La ville lumière s’oppose à l’obscurité rurale, comme le Web écranique aux immenses territoires non connectés de la Terre.

Lewis Mumford était très préoccupé par la déshumanisation des grandes cités modernes, et il jugeait sévèrement les nouveaux projets par rapport à ce critère. En effet, la solitude urbaine est devenue un grand problème de notre époque. De multiples anecdotes sinistres en témoignent, parfois sur le même palier d'un immeuble. C'est pourquoi de plus en plus de municipalités voient dans les technologies numériques de nouveaux outils de développement de la solidarité et de l'intégration urbaine: portail municipal en ligne offrant de l'information et des services aux citoyens, forums de bavardage, dialogue entre les élus et les citoyens, etc.: e-démocratie et e-gouvernance sont en vogue. On valorise les idées de e-citoyen, d'internet citoyen coopératif et créatif, etc. Les villes des pays riches du Nord branchent leurs citoyens et se branchent. Il y a de plus en plus de communautés virtuelles de tous ordres, qui renforcent les solidarités, intègrent les citoyens, alors que l'architecture et l'urbanisme de nos métropoles ne semblent plus capables d'assurer, voire détruisent ce tissu social essentiel à la santé d'une ville.
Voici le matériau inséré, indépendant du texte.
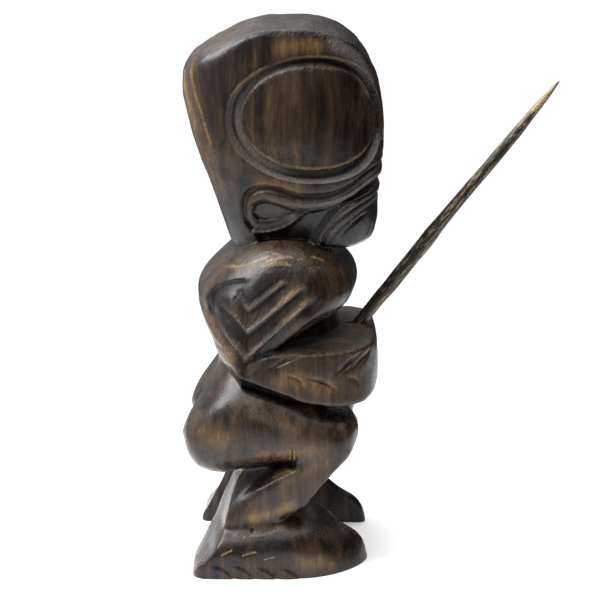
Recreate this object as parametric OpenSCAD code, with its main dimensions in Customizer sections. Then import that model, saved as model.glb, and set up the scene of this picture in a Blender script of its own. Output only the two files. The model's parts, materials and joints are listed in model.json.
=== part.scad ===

L'agora électronique complète la rue, la place, le centre commercial, les églises, les cafés, les maisons de la culture, etc. Beaucoup de municipalités comptent désormais un adjoint au maire chargé des technologies d'information.

D'autres villes se font fait connaître pour des branchements numériques moins conviviaux: les réseaux de webcams, ces caméras connectées au réseau de surveillance de la police, et qui permettent de contrôler à distance et en toute heure la circulation des personnes ou des automobiles. Et, dans le cas de la surveillance des personnes, il arrive que ces caméras soient couplées avec des logiciels de reconnaissance des visages ou d'identification de comportements classés suspects. Bref, de la convivialité à la surveillance, en passant par le voyeurisme ou la promotion touristique, tous les usages humains des sociétés urbaines, bons ou mauvais, se retrouvent éventuellement dans le cyberespace des hyperliens municipaux.

La métaphore urbaine du Web comme hypertexte planétaire

Et cette toile numérique, on se la représente aussi comme un hypertexte. La métaphore de la ville et des mots a rebondi dans le cybermonde, plus active que jamais. Nul doute que le développement des villes, comme celui du Web sont associés à un progrès de la civilisation. Et les comparaisons positives peuvent être multipliées. La ville, comme le Web font rêver ceux qui n’y sont pas et voudraient y accéder, y trouver fortune ou l’amour. Dans les deux cas, l’utopie technologique suggère un pouvoir magique, celui des villes, comme celui du numérique. Le cybermonde est un lieu de lumière, comme la ville, par rapport à l’obscurité rurale, un lieu d’information, de publicité, de communication. Un lieu d’échange et d’interactivité, un espace communautaire, libertaire, de nomadisme, d’excitation, de plaisirs, d’euphorisation, de pouvoir, d’abondance (presque gratuite dans le Web). La ville, comme le Web, sont des espaces de culture, de divertissement, de commerce et de finance, de consommation, d’éducation, mais aussi de sexe sous toutes ses formes et de criminalité. Ils soutiennent tous deux un style de vie qui reflètent en tout cette urbanité sophistiquée. Tous deux créent une dépendance, des apartheid, des solidarités et des solitudes. Tous deux sont des environnements d’où la nature est absente. Et pour reprendre les critiques des situationnistes et notamment la dénonciation par Guy Debord de la « société du spectacle » et de la marchandisation, on pourra souligner qu’avec le Web, nous passons à l’étape suivante, plus extrême, celle d’une société de l’écran, d'une société cathodique, qui ressemble même à une caricature de la ville!